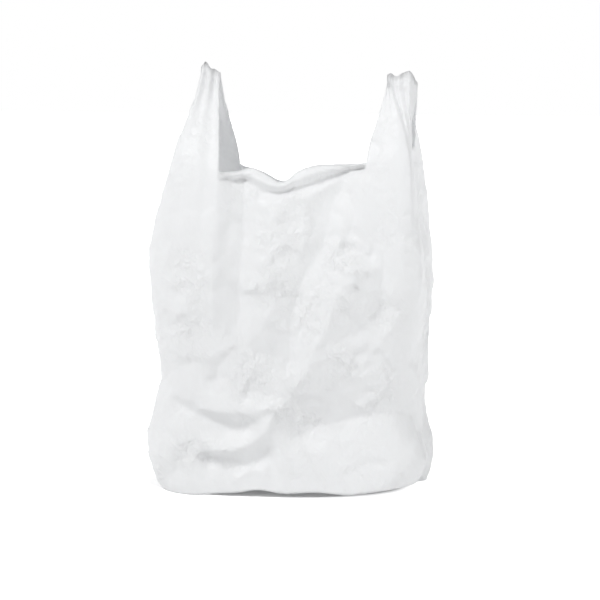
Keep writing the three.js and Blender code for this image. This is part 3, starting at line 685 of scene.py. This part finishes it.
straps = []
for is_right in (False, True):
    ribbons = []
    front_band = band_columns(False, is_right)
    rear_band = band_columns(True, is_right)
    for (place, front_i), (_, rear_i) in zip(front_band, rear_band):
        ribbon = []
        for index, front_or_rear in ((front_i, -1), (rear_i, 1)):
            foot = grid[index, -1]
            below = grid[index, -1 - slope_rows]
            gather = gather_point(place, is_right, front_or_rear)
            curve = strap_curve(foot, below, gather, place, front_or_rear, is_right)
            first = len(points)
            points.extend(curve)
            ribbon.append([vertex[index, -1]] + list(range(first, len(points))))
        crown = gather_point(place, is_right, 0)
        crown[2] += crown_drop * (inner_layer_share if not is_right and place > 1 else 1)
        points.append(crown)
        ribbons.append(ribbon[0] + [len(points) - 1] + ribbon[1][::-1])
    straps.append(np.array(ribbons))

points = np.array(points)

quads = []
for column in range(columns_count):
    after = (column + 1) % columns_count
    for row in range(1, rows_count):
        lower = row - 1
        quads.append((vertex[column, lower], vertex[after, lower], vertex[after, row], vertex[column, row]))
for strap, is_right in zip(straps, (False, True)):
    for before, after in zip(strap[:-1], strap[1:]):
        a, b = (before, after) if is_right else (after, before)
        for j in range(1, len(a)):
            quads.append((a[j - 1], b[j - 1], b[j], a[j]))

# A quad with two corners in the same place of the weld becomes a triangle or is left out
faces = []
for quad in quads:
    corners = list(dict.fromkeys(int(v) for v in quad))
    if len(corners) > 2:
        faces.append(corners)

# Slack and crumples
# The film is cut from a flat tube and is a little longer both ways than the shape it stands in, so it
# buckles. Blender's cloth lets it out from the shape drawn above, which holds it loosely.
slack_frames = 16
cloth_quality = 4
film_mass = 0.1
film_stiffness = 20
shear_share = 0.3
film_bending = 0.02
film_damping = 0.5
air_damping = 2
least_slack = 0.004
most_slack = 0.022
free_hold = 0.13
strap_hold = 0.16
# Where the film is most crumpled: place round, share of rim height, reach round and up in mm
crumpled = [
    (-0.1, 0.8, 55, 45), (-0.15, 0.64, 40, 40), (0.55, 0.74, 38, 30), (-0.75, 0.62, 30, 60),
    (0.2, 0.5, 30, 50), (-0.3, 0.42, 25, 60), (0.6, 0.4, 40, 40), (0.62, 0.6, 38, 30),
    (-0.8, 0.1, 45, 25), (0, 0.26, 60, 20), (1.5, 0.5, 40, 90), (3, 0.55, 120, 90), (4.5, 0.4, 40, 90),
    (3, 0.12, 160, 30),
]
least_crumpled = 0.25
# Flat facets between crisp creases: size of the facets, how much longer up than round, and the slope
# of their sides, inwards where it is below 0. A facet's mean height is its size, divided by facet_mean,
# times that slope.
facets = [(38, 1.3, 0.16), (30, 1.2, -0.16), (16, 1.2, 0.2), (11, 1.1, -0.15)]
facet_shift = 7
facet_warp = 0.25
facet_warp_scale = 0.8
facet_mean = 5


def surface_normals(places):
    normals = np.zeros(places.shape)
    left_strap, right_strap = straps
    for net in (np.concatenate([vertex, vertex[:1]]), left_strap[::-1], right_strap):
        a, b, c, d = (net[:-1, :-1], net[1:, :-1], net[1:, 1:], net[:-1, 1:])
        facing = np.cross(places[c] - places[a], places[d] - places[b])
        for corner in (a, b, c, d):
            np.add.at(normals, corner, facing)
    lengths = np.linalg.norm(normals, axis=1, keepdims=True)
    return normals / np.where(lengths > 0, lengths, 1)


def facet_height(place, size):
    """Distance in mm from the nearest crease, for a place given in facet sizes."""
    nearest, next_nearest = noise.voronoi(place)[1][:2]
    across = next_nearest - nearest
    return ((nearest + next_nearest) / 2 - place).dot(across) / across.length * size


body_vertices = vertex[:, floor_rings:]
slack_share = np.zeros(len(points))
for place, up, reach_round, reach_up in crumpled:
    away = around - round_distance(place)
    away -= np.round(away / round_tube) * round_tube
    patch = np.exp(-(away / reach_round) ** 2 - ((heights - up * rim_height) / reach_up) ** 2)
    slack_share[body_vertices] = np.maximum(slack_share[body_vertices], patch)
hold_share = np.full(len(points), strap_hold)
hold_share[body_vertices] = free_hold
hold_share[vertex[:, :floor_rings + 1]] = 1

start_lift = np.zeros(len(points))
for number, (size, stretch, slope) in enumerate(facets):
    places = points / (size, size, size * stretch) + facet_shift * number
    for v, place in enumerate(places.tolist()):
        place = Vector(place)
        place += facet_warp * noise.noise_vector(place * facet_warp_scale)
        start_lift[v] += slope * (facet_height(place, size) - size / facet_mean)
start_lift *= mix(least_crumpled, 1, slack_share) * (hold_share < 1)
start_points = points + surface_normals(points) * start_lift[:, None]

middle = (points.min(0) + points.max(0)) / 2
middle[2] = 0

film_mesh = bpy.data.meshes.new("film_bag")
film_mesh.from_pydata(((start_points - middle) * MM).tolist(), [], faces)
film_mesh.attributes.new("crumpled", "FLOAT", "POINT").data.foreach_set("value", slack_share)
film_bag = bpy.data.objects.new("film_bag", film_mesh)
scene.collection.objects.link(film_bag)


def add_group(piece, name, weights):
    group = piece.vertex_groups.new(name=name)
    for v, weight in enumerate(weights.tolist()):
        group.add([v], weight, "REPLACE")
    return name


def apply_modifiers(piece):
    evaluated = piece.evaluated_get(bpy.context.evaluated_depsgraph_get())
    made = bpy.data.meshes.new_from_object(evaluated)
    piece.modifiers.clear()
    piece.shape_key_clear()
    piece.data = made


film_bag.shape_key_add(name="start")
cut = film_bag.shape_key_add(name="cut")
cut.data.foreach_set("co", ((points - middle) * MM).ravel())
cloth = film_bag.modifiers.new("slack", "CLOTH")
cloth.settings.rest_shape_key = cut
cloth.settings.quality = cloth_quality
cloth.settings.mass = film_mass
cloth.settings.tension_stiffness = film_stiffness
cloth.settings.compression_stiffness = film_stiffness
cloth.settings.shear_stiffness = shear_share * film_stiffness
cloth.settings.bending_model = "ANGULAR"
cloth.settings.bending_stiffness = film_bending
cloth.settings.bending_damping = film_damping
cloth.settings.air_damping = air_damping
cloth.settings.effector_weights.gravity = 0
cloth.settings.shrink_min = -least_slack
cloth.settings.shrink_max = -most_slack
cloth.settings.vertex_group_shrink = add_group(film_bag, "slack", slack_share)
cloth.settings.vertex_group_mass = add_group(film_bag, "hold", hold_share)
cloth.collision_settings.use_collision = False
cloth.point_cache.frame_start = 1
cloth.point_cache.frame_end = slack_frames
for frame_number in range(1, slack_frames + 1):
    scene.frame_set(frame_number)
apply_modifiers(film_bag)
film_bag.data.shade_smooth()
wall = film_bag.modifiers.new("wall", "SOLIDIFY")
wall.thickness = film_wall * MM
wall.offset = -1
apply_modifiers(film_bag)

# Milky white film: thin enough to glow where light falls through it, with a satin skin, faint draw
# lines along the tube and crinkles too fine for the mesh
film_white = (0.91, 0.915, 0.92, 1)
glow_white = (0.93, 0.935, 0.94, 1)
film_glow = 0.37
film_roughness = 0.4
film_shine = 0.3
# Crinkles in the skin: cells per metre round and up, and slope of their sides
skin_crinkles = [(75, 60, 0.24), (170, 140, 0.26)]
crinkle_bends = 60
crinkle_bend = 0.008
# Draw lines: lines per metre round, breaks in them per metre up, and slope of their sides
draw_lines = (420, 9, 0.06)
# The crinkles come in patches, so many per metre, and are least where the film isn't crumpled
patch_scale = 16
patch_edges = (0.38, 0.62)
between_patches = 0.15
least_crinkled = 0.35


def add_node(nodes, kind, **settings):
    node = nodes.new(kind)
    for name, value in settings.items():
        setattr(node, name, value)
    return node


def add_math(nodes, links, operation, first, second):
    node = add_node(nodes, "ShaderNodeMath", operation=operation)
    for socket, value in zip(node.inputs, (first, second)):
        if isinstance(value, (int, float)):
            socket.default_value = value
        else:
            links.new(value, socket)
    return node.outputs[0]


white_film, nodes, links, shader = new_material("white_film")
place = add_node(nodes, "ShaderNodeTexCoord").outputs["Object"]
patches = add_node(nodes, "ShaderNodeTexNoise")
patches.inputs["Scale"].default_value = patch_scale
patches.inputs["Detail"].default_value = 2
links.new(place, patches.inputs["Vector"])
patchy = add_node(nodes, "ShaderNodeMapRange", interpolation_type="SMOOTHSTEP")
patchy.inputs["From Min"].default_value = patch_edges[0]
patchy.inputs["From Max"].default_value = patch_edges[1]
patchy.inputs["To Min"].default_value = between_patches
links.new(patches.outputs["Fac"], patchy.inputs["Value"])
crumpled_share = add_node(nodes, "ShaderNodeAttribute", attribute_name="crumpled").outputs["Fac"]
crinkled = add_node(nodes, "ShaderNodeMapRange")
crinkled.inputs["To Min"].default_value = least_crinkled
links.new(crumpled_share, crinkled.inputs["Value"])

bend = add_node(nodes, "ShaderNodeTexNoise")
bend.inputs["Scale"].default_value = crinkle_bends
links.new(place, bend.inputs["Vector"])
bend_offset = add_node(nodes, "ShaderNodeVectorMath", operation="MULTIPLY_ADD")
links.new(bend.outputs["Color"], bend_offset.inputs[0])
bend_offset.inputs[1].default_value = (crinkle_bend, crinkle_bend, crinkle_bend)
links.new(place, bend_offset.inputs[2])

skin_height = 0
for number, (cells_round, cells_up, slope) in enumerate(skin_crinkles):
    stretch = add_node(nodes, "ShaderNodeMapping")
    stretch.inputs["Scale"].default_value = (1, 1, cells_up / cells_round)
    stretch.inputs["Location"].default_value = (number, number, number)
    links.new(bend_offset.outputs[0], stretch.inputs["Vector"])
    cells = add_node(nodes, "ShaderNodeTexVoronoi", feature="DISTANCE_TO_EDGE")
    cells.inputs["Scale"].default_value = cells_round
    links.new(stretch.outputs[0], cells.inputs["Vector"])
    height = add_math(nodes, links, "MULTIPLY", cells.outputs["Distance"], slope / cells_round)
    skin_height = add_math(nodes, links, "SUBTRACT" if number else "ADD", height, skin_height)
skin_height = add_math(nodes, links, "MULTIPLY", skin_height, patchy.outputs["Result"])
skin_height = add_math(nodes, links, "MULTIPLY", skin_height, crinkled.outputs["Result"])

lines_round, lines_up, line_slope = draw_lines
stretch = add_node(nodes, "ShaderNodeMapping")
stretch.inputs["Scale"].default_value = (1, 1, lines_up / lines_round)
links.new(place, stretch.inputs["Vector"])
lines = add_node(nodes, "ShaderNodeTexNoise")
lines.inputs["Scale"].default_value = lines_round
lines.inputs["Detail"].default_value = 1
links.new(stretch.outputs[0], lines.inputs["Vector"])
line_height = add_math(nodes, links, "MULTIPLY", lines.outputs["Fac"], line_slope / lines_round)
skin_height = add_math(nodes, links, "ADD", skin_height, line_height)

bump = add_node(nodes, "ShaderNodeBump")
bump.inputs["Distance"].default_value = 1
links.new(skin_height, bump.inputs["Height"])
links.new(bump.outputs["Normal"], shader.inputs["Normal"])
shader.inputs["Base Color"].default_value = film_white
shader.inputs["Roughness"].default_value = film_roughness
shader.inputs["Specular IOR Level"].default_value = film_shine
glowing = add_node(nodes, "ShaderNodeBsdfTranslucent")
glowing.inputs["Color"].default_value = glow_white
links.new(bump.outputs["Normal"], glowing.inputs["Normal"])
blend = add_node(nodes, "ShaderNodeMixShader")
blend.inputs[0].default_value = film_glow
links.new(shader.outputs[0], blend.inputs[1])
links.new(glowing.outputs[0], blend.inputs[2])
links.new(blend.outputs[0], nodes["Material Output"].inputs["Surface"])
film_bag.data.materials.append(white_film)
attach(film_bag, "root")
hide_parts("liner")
========
_Exercise details:_ Go through the data above and find the lines with the word "Blender". Copy each of those lines.

_Reply to the exercise:_
Keep writing the three.js and Blender code for this image. This is part 3, starting at line 685 of scene.py. This part finishes it.
# buckles. Blender's cloth lets it out from the shape drawn above, which holds it loosely.